Lakdawala offers copious notes to the sixty games, and as is standard for the Move by Move series, he intersperses questions and answers in the analysis. Lakdawala is obviously trying to inject humor and vitality into his prose. The text is full of bombast: the Velimirovic Attack is “psychotic” (107) and one of Tal’s moves is “insane” (230). There are a lot of ten-dollar words in Botvinnik: Move by Move, and at times they obscure the otherwise excellent analysis in the book.
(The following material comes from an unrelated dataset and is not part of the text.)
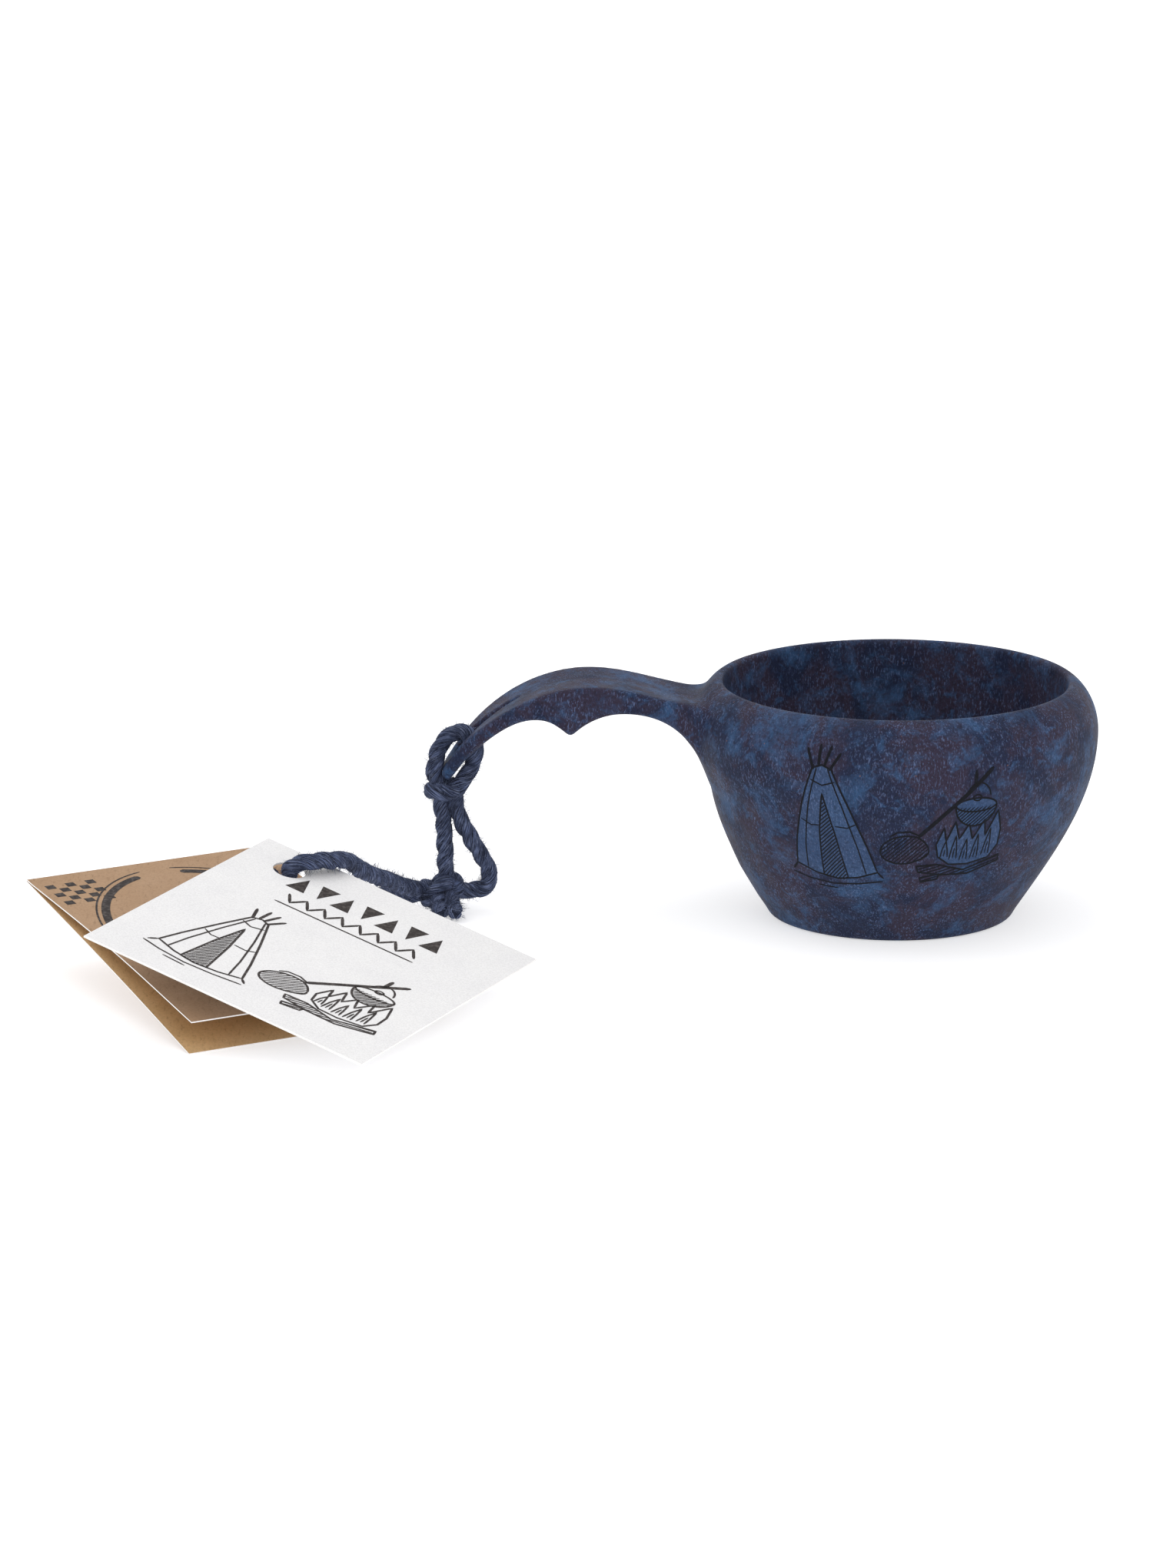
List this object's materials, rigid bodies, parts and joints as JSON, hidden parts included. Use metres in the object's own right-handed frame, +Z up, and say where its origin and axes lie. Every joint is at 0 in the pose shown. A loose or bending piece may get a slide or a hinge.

Style, of course, is a very personal thing. I don’t think that Botvinnik, who (on Soltis’ account) modeled his annotations on Stalin’s ‘terse’ manner of speech, would be thrilled with Lakdawala’s excesses, but plenty of readers seem to like it just fine. Of more concern are the faulty generalizations and factual inaccuracies. It’s not true, for example, that Botvinnik was “faithful to his beloved Rubinstein Nimzo-Indian his entire life” (50), and there is no statistical evidence for the repeated claim that Botvinnik was nearly invincible in games with opposite-side castling.
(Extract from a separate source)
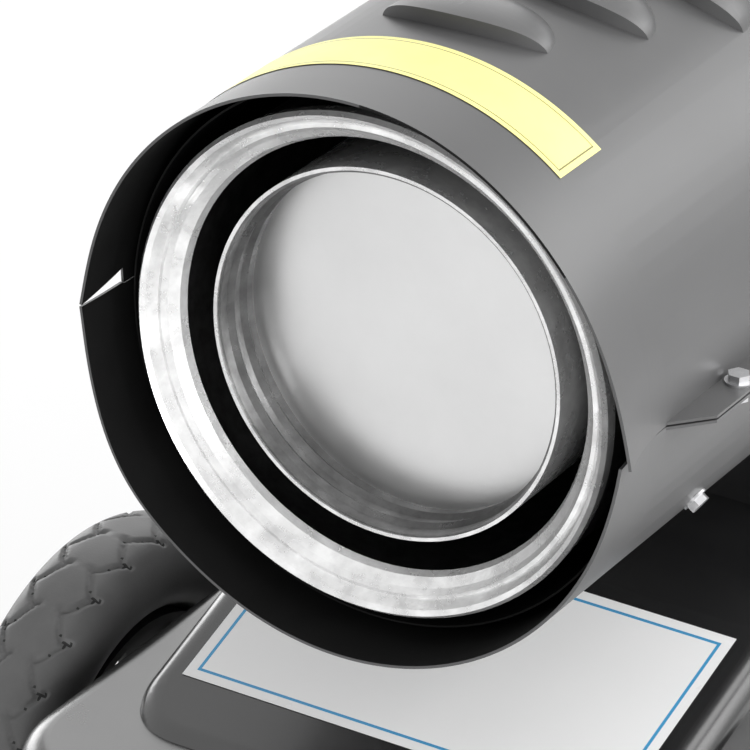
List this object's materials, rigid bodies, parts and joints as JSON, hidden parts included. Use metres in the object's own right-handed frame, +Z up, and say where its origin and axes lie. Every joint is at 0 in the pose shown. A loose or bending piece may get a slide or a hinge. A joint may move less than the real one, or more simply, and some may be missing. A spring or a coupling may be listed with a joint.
{
  "type": "indirect-fired oil heater",
  "caption": "Portable oil-fired hot-air heater: a round barrel with a closed combustion drum, rolled outlet ring and top flue, on a low fuel tank with wheels, rear stand and push handle.",
  "frame": {"origin": "on the floor, under the middle of the bounding box", "axes": "+Z up, hot-air outlet facing -Y, handle at +Y, control panel at +X"},
  "size_m": [0.4376, 0.795, 0.585],
  "materials": {
    "casing_paint": "satin dark grey stove enamel",
    "tank_paint": "semi-gloss black",
    "heat_black": "matt black",
    "heat_steel": "dark mottled sheet steel",
    "bright_steel": "bright rolled stainless sheet",
    "pale_steel": "pale satin stainless sheet",
    "zinc": "zinc-plated",
    "aluminium": "die-cast",
    "brass": "drawn",
    "ceramic": "glazed ceramic",
    "motor_metal": "grey enamel",
    "black_plastic": "fine grain",
    "red_plastic": "moulded",
    "amber_plastic": "clear moulded",
    "soft_rubber": "matt",
    "tyre_rubber": "matt with cut sipes",
    "rim_plastic": "fine grain"
  },
  "bodies": {
    "heater": {"upper_shell": "casing_paint", "lower_shell": "casing_paint", "inner_sleeve": "heat_black", "air_liner": "heat_steel", "casing_spacers": "zinc", "front_ring": "bright_steel", "exchanger_drum": "bright_steel", "chamber_front": "pale_steel", "rear_plate": "heat_steel", "flame_tube": "heat_steel", "drum_supports": "heat_steel", "flue_pipe": "bright_steel", "flue_collar": "casing_paint", "blast_tube": "heat_steel", "diffuser": "heat_steel", "nozzle_holder": "brass", "burner_spider": "zinc", "electrodes": "ceramic", "photocell": "black_plastic", "motor": "motor_metal", "motor_bracket": "zinc", "fuel_pump": "aluminium", "solenoid_valve": "black_plastic", "suction_pipe": "brass", "nozzle_line": "brass", "rear_guard": "zinc", "tank_upper": "tank_paint", "tank_lower": "tank_paint", "filler_neck": "tank_paint", "drain_plug": "zinc", "front_saddle": "tank_paint", "control_box": "tank_paint", "control_panel": "black_plastic", "switch_frame": "black_plastic", "thermostat": "black_plastic", "indicator_lamp": "amber_plastic", "power_gland": "black_plastic", "ignition_transformer": "black_plastic", "control_unit": "black_plastic", "handle_tube": "tank_paint", "handle_grips": "soft_rubber", "handle_clips": "zinc", "rear_stand": "tank_paint", "rubber_feet": "soft_rubber", "axle": "zinc", "axle_brackets": "tank_paint", "axle_fittings": "zinc", "flanged_screws": "zinc"},
    "wheel_left": {"tyre_left": "tyre_rubber", "rim_left": "rim_plastic", "hub_cap_left": "rim_plastic"},
    "wheel_right": {"tyre_right": "tyre_rubber", "rim_right": "rim_plastic", "hub_cap_right": "rim_plastic"},
    "fan_rotor": {"fan": "aluminium", "motor_shaft": "zinc"},
    "filler_lid": {"filler_cap": "black_plastic"},
    "switch": {"switch_rocker": "red_plastic"},
    "knob": {"thermostat_knob": "black_plastic"},
    "reset": {"reset_button": "red_plastic"}
  },
  "joints": [
    {"name": "wheel_left_spin", "type": "hinge", "parent": "heater", "child": "wheel_left", "pos_m": [-0.18, -0.2395, 0.108], "axis": [1, 0, 0], "continuous": true},
    {"name": "wheel_right_spin", "type": "hinge", "parent": "heater", "child": "wheel_right", "pos_m": [0.18, -0.2395, 0.108], "axis": [1, 0, 0], "continuous": true},
    {"name": "fan_spin", "type": "hinge", "parent": "heater", "child": "fan_rotor", "pos_m": [0, 0.0895, 0.389], "axis": [0, 1, 0], "continuous": true},
    {"name": "cap_turn", "type": "hinge", "parent": "heater", "child": "filler_lid", "pos_m": [0.078, -0.0075, 0.25], "axis": [0, 0, 1], "range_deg": [0, 90]},
    {"name": "switch_tilt", "type": "hinge", "parent": "heater", "child": "switch", "pos_m": [0.0945, 0.0825, 0.279], "axis": [0, 1, 0], "range_deg": [0, 14]},
    {"name": "knob_turn", "type": "hinge", "parent": "heater", "child": "knob", "pos_m": [0.1, 0.1325, 0.279], "axis": [1, 0, 0], "range_deg": [0, 270]},
    {"name": "reset_press", "type": "slide", "parent": "heater", "child": "reset", "axis": [-1, 0, 0], "range_m": [0, 0.0025], "stiffness_N_per_m": 400, "springref_m": -0.002}
  ]
}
The games in the two books don’t overlap dramatically. Nineteen are common to both on my count. Both books are physically attractive and generally free from typographical errors.[1] I suspect that different readers will gravitate to one book or the other, and given their marked stylistic variance, this should not surprise. Those who want to enjoy Botvinnik’s best games with a enthusiastic guide should consider Lakdawala’s, and those more interested in a careful study of Botvinnik as person and player might turn to Soltis. Both can be recommended, but readers should consider their own preferences in choosing one or both books.

[1] I found two typos in Soltis (Botvinnik-Sorokin was played in 1931 and not 1951 on p.47, and the ECO code for Botvinnik-Stahlberg should be D32 and not D22 on p.83) and one in Lakdawala (an ellipse was not closed, but the page number eludes me). This does not include the questionable grammatical constructions in Lakdawala, the most grating of which was “I conjecture: …” (165).